--- Start Given information ---

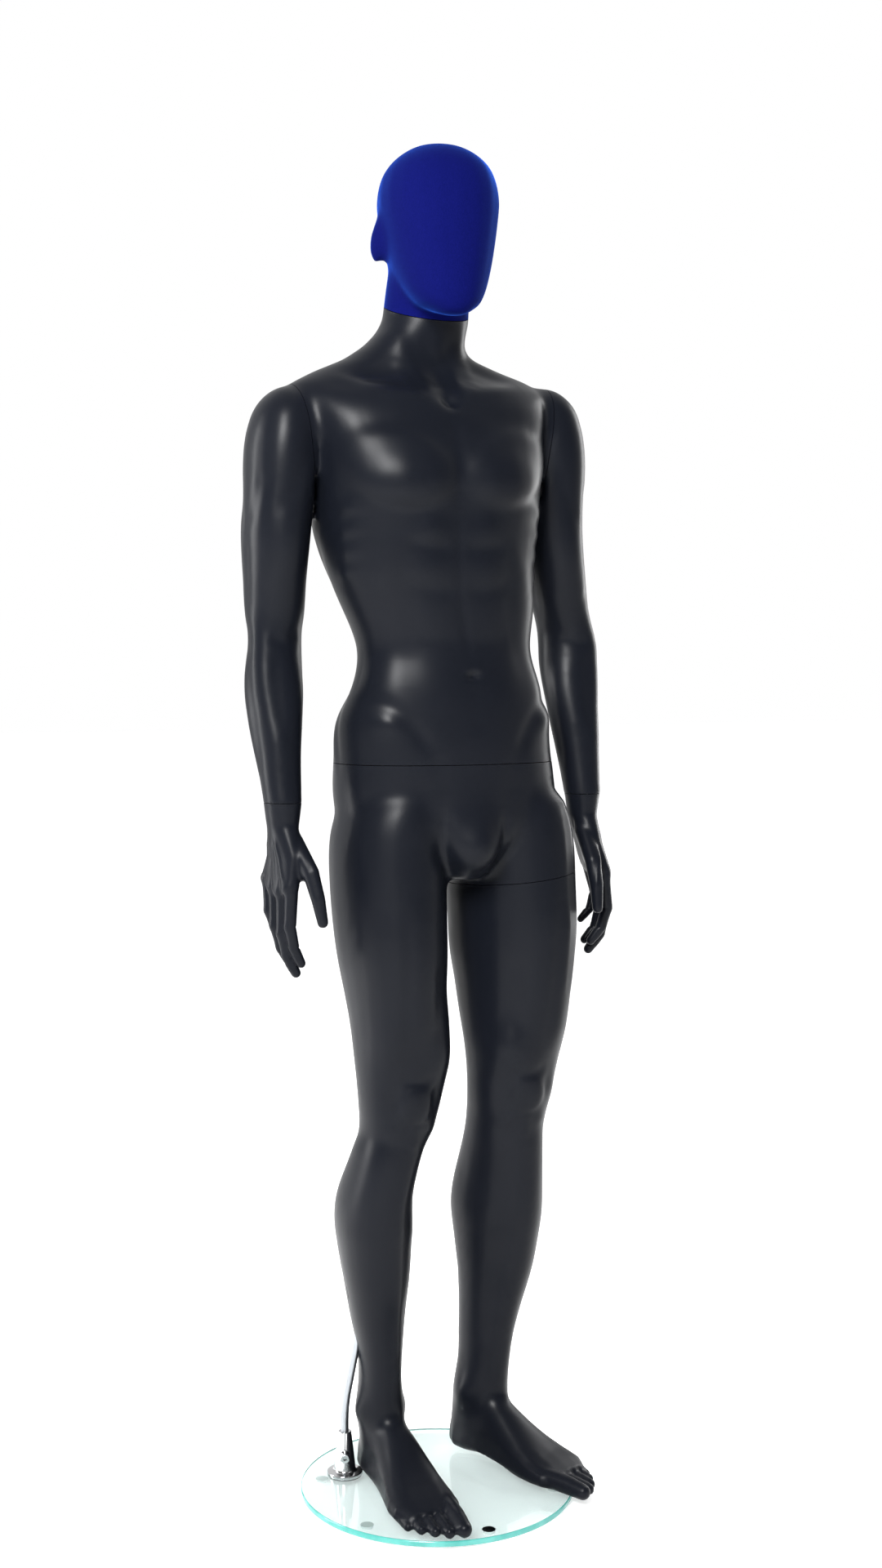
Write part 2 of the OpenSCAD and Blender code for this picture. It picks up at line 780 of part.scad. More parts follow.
module left_leg_plate() color(board) {
    on_stand() at_thigh()
        closing_plate(thigh_oval(wall + plate_gap), -1, hole_r = stud_d / 2 + 2)
            rotate([180, 0, 0]) screw_holes(17, 3, recess + plate_t + 3, 1);
}

module thigh_socket() color(fitting) {
    on_stand() at_thigh() rotate([180, 0, 0]) round_socket(stud_d / 2, 44, 23, 17, 3);
}

module thigh_socket_screws() color(steel) {
    on_stand() at_thigh() rotate([180, 0, 0]) screws(17, 3, recess + plate_t + 3, 1);
}

// ---- Torso -----------------------------------------------------------------------------------

module torso_shell() color(body_black) {
    on_stand() one_skin()
        difference() {
            intersection() {
                union() {
                    trunk_solid();
                    for (s = [right, left]) arm_solid(s, 1388);
                }
                translate([-300, -300, waist_z + seam_gap / 2]) cube([600, 600, 700]);
                at_neck() translate([-400, -900, -1500 - seam_gap / 2]) cube([800, 1800, 1500]);
            }
            for (s = [right, left]) {
                at_shoulder(s) translate([-70, -150, -seam_gap / 2]) cube([170, 300, 200]);
                at_shoulder(s) plate_pocket(oval(32, shoulder_oval[0], shoulder_oval[1]), -1);
                at_shoulder(s)
                    translate([0, 0, -60]) linear_extrude(61) polygon(oval(20, 38, 40));
            }
            trunk_hollow();
            at_waist() plate_pocket(waist_oval(wall), 1);
            at_neck() plate_pocket(oval(32, neck_oval[0], neck_oval[1]), -1);
        }
}

module torso_waist_plate() color(board) {
    on_stand() at_waist()
        closing_plate(waist_oval(wall + plate_gap), 1, hole_w = spigot_w + 3)
            screw_holes(27, 4, recess + plate_t + 3, 1);
}

module waist_socket() color(fitting) {
    z = recess + plate_t;
    inner = spigot_w + 0.3;
    on_stand() at_waist()
        difference() {
            union() {
                translate([0, 0, z]) cylinder(r = 34, h = 3);
                translate([-inner / 2 - 3, -inner / 2 - 3, z]) cube([inner + 6, inner + 6, spigot_len]);
            }
            translate([-inner / 2, -inner / 2, z - 1]) cube([inner, inner, spigot_len + 2]);
            screw_holes(27, 4, z + 3, 1);
        }
}

module waist_socket_screws() color(steel) {
    on_stand() at_waist() screws(27, 4, recess + plate_t + 3, 1);
}

module neck_plate() color(board) {
    on_stand() at_neck()
        closing_plate(oval(32, neck_oval[0] - plate_gap, neck_oval[1] - plate_gap), -1)
            screw_holes(17, 3, -recess + stud_flange_t, 1);
}

module neck_stud() color(fitting) {
    on_stand() at_neck() round_stud(stud_d / 2, 46, 23, 17, 3);
}

module neck_stud_screws() color(steel) {
    on_stand() at_neck() screws(17, 3, -recess + stud_flange_t, 1);
}

module shoulder_plate(side) color(board) {
    on_stand() at_shoulder(side) rotate([180, 0, 0])
        closing_plate(oval(32, shoulder_oval[0] - plate_gap, shoulder_oval[1] - plate_gap), 1,
                      hole_r = stud_d / 2 + 2)
            screw_holes(17, 3, recess + plate_t + 3, 1);
}
module left_shoulder_plate() shoulder_plate(left);
module right_shoulder_plate() shoulder_plate(right);

module shoulder_socket(side) color(fitting) {
    on_stand() at_shoulder(side) rotate([180, 0, 0]) round_socket(stud_d / 2, 36, 23, 17, 3);
}
module left_shoulder_socket() shoulder_socket(left);
module right_shoulder_socket() shoulder_socket(right);

module shoulder_screws() color(steel) {
    on_stand()
        for (s = [right, left]) at_shoulder(s) rotate([180, 0, 0]) screws(17, 3, recess + plate_t + 3, 1);
}

// ---- Arms and hands --------------------------------------------------------------------------

module arm_shell(side) color(body_black) {
    on_stand() one_skin()
        difference() {
            intersection() {
                arm_solid(side, wrist_z + seam_gap / 2);
                at_shoulder(side) translate([-700, -150, seam_gap / 2]) cube([800, 300, 300]);
            }
            arm_hollow(side);
            at_shoulder(side) plate_pocket(oval(32, shoulder_oval[0], shoulder_oval[1]), 1);
            at_wrist(side) plate_pocket(oval(24, wrist_oval[0], wrist_oval[1]), 1);
            at_wrist(side) translate([0, 0, -1]) linear_extrude(40) polygon(oval(24, 14, 16));
        }
}
module left_arm_shell() arm_shell(left);
module right_arm_shell() arm_shell(right);

module arm_plate(side) color(board) {
    on_stand() at_shoulder(side)
        closing_plate(oval(32, shoulder_oval[0] - plate_gap, shoulder_oval[1] - plate_gap), 1)
            rotate([180, 0, 0]) screw_holes(17, 3, -recess + stud_flange_t, 1);
}
module left_arm_plate() arm_plate(left);
module right_arm_plate() arm_plate(right);

module arm_stud(side) color(fitting) {
    on_stand() at_shoulder(side) rotate([180, 0, 0]) round_stud(stud_d / 2, 38, 23, 17, 3);
}
module left_arm_stud() arm_stud(left);
module right_arm_stud() arm_stud(right);

module arm_screws(side) color(steel) {
    on_stand() at_shoulder(side) rotate([180, 0, 0]) screws(17, 3, -recess + stud_flange_t, 1);
}
module left_arm_screws() arm_screws(left);
module right_arm_screws() arm_screws(right);

module wrist_socket(side) color(fitting) {
    on_stand() at_wrist(side)
        translate([0, 0, recess])
            difference() {
                union() {
                    linear_extrude(plate_t) polygon(oval(24, wrist_oval[0] - plate_gap, wrist_oval[1] - plate_gap));
                    cylinder(r = pin_d / 2 + 3.5, h = 30);
                }
                translate([0, 0, -1]) cylinder(r = pin_d / 2 + running, h = 33);
            }
}
module left_wrist_socket() wrist_socket(left);
module right_wrist_socket() wrist_socket(right);

module wrist_pin(side) color(fitting) {
    on_stand() at_wrist(side)
        translate([0, 0, -22])
            rotate_extrude()
                polygon([[0, 0], [pin_d / 2, 0], [pin_d / 2, 46], [pin_d / 2 - 2, 48], [0, 48]]);
}
module left_wrist_pin() wrist_pin(left);
module right_wrist_pin() wrist_pin(right);

// Hand form: fingers down, palm towards +X, thumb side towards -Y
// Fingers: knuckle Y, knuckle Z, three bone lengths, root radius, curl per bone
fingers = [
    [-31, -116, [47, 30, 24], 9.2, [4, 17, 15]],
    [-10, -122, [51, 33, 26], 9.6, [3, 17, 17]],
    [11, -118, [47, 31, 25], 9, [2, 19, 18]],
    [30, -108, [38, 25, 22], 8, [1, 21, 19]],
];

module bone(a, b, ra, rb) {
    hull() {
        translate(a) sphere(r = ra, $fn = 10);
        translate(b) sphere(r = rb, $fn = 10);
    }
}

// Chain of tapering bones that curl towards +X
module finger(p, lengths, r, curls, splay, curl, i = 0, a = 0) {
    if (i < len(lengths)) {
        b = a + curls[i] * curl;
        q = p + lengths[i] * [sin(b), sin(splay), -cos(b)];
        bone(p, q, r, r - 0.9);
        finger(q, lengths, r - 0.9, curls, splay, curl, i + 1, b);
    }
}

module palm_pad(p, size) {
    translate(p) scale(size) sphere(r = 1, $fn = 16);
}

// Hand below the wrist seam; bend tips it towards its back
module hand_form(bend, curl) {
    bend_z = -30;
    hull() {
        translate([0, 0, -0.8]) linear_extrude(0.5) polygon(oval(24, 24.4, 27.2));
        palm_pad([0, 0, bend_z], [20.5, 25, 13]);
    }
    translate([0, 0, bend_z]) rotate([0, bend, 0]) translate([0, 0, -bend_z]) {
        hull() {
            palm_pad([0, 0, bend_z], [20, 25, 13]);
            palm_pad([1, -5, -72], [15, 35, 16]);
        }
        hull() {
            palm_pad([1, -5, -72], [15, 35, 16]);
            for (f = fingers) translate([-1, f[0] * 0.97, f[1] + 6]) sphere(r = f[3] + 1.6, $fn = 10);
        }
        // ball of the thumb
        hull() {
            translate([7, -13, -48]) sphere(r = 14, $fn = 12);
            translate([16, -50, -90]) sphere(r = 11.5, $fn = 12);
            translate([9, -18, -92]) sphere(r = 10, $fn = 12);
        }
        bone([16, -50, -90], [22, -60, -122], 11.5, 9.8);
        bone([22, -60, -122], [29, -63, -153], 9.8, 7.6);
        for (i = [0 : len(fingers) - 1])
            finger([-1, fingers[i][0], fingers[i][1]], fingers[i][2], fingers[i][3], fingers[i][4],
                   6 - 4 * i, curl);
    }
}

function hand_turn(side) = side == left ? -10 : 10;
function hand_bend(side) = side == left ? 14 : 3;
module hand(side) color(body_black) {
    on_stand() at_wrist(side) one_skin()
        difference() {
            rotate([0, 0, hand_turn(side)])
                scale([-side, 1, 1]) hand_form(hand_bend(side), side == left ? 1.4 : 0.9);
            translate([0, 0, -22.3]) cylinder(r = pin_d / 2 + 0.3, h = 40, $fn = 24);
        }
}
module left_hand() hand(left);
module right_hand() hand(right);

// ---- Head ------------------------------------------------------------------------------------

head_mid = [0, -3];
head_turned = -8;
crown_z = 1830;
chin_z = 1594;

// Height, half width, front Y, back Y from the head's middle
head_stations = [
    [1594, 14, -88, -64],
    [1599, 27, -93, -42],
    [1608, 38, -96, -5],
    [1622, 49, -98, 30],
    [1642, 58, -100, 60],
    [1664, 65, -102, 80],
    [1690, 71, -103, 92],
    [1718, 76, -103, 99],
    [1748, 79.5, -101, 102],
    [1774, 77, -94, 99],
    [1795, 69, -81, 91],
    [1811, 55, -62, 74],
    [1822, 38, -40, 53],
    [1828, 22, -21, 33],
    [1830, 9, -6, 18],
];

function head_ring(z, k, inset) =
    let (s = at(head_stations, z), mid = (s[2] + s[3]) / 2, d = (s[3] - s[2]) / 2,
         low = max(0, 1 - (z - chin_z) / 40), high = max(0, (z - 1750) / (crown_z - 1750)),
         side = inset * (1 - 0.4 * max(low, high)))
    [for (q = oval(k, s[1] - side, d - side, 2.15)) [q[0], mid + q[1], z + inset * (low - high)]];

module skull(inset, k) {
    translate([head_mid[0], head_mid[1], 0]) rotate([0, 0, head_turned])
        loft([for (z = concat(levels(chin_z, 1786, 19), [1797, 1808, 1817, 1824, crown_z]))
            head_ring(z, k, inset)]);
    // collar down to the neck seam
    at_neck()
        loft([for (z = levels(-4, 62, 33))
            [for (q = oval(k, 57.4 - inset, 60 - inset)) concat(turned(q, 5), z)]]);
}

module ears(inset) {
    translate([head_mid[0], head_mid[1], 0]) rotate([0, 0, head_turned])
        for (s = [right, left])
            translate([s * 78, 22, 1702])
                rotate([12, 0, s * -14])
                    scale([12 - inset, 18 - inset, 33 - inset])
                        sphere(r = 1, $fn = 12);
}

module above_neck() {
    at_neck() translate([-300, -300, seam_gap / 2]) cube([600, 600, 500]);
}

module head_cover() color(velvet_blue) {
    on_stand() one_skin()
        difference() {
            intersection() {
                union() {
                    skull(0, 20);
                    ears(0);
                }
                above_neck();
            }
            skull(velvet_t, 20);
            ears(velvet_t);
        }
}

module head_core() color(body_black) {
    gap = velvet_t + 0.4;
    on_stand() one_skin()
        difference() {
            intersection() {
                union() {
                    skull(gap, 20);
                    ears(gap);
                }
                above_neck();
            }
            skull(velvet_t + wall + 3, 12);
            at_neck() plate_pocket(oval(32, neck_oval[0], neck_oval[1]), 1);
        }
}

module head_plate() color(board) {
    on_stand() at_neck()
        closing_plate(oval(32, neck_oval[0] - plate_gap, neck_oval[1] - plate_gap), 1,
                      hole_r = stud_d / 2 + 2);
}

module head_socket() color(fitting) {
    on_stand() at_neck() round_socket(stud_d / 2, 44, 23, 17, 0);
}

// ---- Assembly --------------------------------------------------------------------------------

glass_base();
base_pads();
rod_clamp();
flange_gasket();
base_bolt();
base_washer();
clamp_screw();
calf_rod();
lower_body_shell();
pelvis_plate();
waist_spigot();
waist_spigot_screws();
calf_socket_tube();
calf_collars();
hip_plate();
thigh_stud();
thigh_stud_screws();
left_leg_shell();
left_leg_plate();
thigh_socket();
thigh_socket_screws();
torso_shell();
torso_waist_plate();
waist_socket();
waist_socket_screws();
neck_plate();
neck_stud();
neck_stud_screws();
left_shoulder_plate();
right_shoulder_plate();
left_shoulder_socket();
right_shoulder_socket();
shoulder_screws();
left_arm_shell();
left_arm_plate();
left_arm_stud();
left_arm_screws();
left_wrist_socket();
right_arm_shell();
right_arm_plate();
right_arm_stud();
right_arm_screws();
right_wrist_socket();
left_hand();
left_wrist_pin();
right_hand();
right_wrist_pin();
head_core();
head_plate();
head_socket();
head_cover();
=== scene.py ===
"""Display mannequin on a glass stand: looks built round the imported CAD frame. Metres, row frame."""

import json
import math

import bmesh
import bpy
import numpy as np
import openvdb
from mathutils import Matrix, Vector


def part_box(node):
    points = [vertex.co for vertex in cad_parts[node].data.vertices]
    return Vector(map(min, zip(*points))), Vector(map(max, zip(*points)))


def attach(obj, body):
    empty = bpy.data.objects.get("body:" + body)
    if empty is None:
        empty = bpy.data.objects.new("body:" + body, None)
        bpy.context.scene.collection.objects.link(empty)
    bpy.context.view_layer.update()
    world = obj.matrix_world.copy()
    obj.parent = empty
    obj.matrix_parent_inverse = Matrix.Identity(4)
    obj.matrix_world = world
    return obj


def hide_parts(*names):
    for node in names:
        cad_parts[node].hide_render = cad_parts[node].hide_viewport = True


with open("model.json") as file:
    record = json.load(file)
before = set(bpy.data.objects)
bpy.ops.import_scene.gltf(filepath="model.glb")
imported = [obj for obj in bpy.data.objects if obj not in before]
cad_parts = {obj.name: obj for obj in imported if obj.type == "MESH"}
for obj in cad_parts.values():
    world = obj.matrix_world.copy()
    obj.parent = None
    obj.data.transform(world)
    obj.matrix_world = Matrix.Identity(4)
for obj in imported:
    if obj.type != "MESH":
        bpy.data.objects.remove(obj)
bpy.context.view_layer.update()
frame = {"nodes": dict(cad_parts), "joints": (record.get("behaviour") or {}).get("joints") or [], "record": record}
JOINTS = {j["name"]: j for j in frame["joints"]}
# Grid of the body's skin, grid of the hands' finer skin, and the width of a seam
VOXEL = 0.0027
FINE = 0.0014
GAP = 0.0009


def linked(data):
    """A new object for some data, in the scene."""
    obj = bpy.data.objects.new(data.name, data)
    bpy.context.scene.collection.objects.link(obj)
    return obj


# ---- Skins from the CAD shells ----


def soup(names, extra=()):
    """Points and triangles of several CAD nodes and extra meshes together."""
    points, faces, count = [], [], 0
    for mesh in [frame["nodes"][n].data for n in names] + list(extra):
        mesh.calc_loop_triangles()
        co = np.zeros(len(mesh.vertices) * 3, np.float32)
        mesh.vertices.foreach_get("co", co)
        tri = np.zeros(len(mesh.loop_triangles) * 3, np.int32)
        mesh.loop_triangles.foreach_get("vertices", tri)
        points.append(co.reshape(-1, 3))
        faces.append(tri.reshape(-1, 3) + count)
        count += len(mesh.vertices)
    return np.concatenate(points), np.concatenate(faces).astype(np.uint32)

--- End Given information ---

Return only the stretch of the material above from the line holding "module head_socket() color(fitting)" through the line holding "for node in", copied exactly.

module head_socket() color(fitting) {
    on_stand() at_neck() round_socket(stud_d / 2, 44, 23, 17, 0);
}

// ---- Assembly --------------------------------------------------------------------------------

glass_base();
base_pads();
rod_clamp();
flange_gasket();
base_bolt();
base_washer();
clamp_screw();
calf_rod();
lower_body_shell();
pelvis_plate();
waist_spigot();
waist_spigot_screws();
calf_socket_tube();
calf_collars();
hip_plate();
thigh_stud();
thigh_stud_screws();
left_leg_shell();
left_leg_plate();
thigh_socket();
thigh_socket_screws();
torso_shell();
torso_waist_plate();
waist_socket();
waist_socket_screws();
neck_plate();
neck_stud();
neck_stud_screws();
left_shoulder_plate();
right_shoulder_plate();
left_shoulder_socket();
right_shoulder_socket();
shoulder_screws();
left_arm_shell();
left_arm_plate();
left_arm_stud();
left_arm_screws();
left_wrist_socket();
right_arm_shell();
right_arm_plate();
right_arm_stud();
right_arm_screws();
right_wrist_socket();
left_hand();
left_wrist_pin();
right_hand();
right_wrist_pin();
head_core();
head_plate();
head_socket();
head_cover();
=== scene.py ===
"""Display mannequin on a glass stand: looks built round the imported CAD frame. Metres, row frame."""

import json
import math

import bmesh
import bpy
import numpy as np
import openvdb
from mathutils import Matrix, Vector


def part_box(node):
    points = [vertex.co for vertex in cad_parts[node].data.vertices]
    return Vector(map(min, zip(*points))), Vector(map(max, zip(*points)))


def attach(obj, body):
    empty = bpy.data.objects.get("body:" + body)
    if empty is None:
        empty = bpy.data.objects.new("body:" + body, None)
        bpy.context.scene.collection.objects.link(empty)
    bpy.context.view_layer.update()
    world = obj.matrix_world.copy()
    obj.parent = empty
    obj.matrix_parent_inverse = Matrix.Identity(4)
    obj.matrix_world = world
    return obj


def hide_parts(*names):
    for node in names:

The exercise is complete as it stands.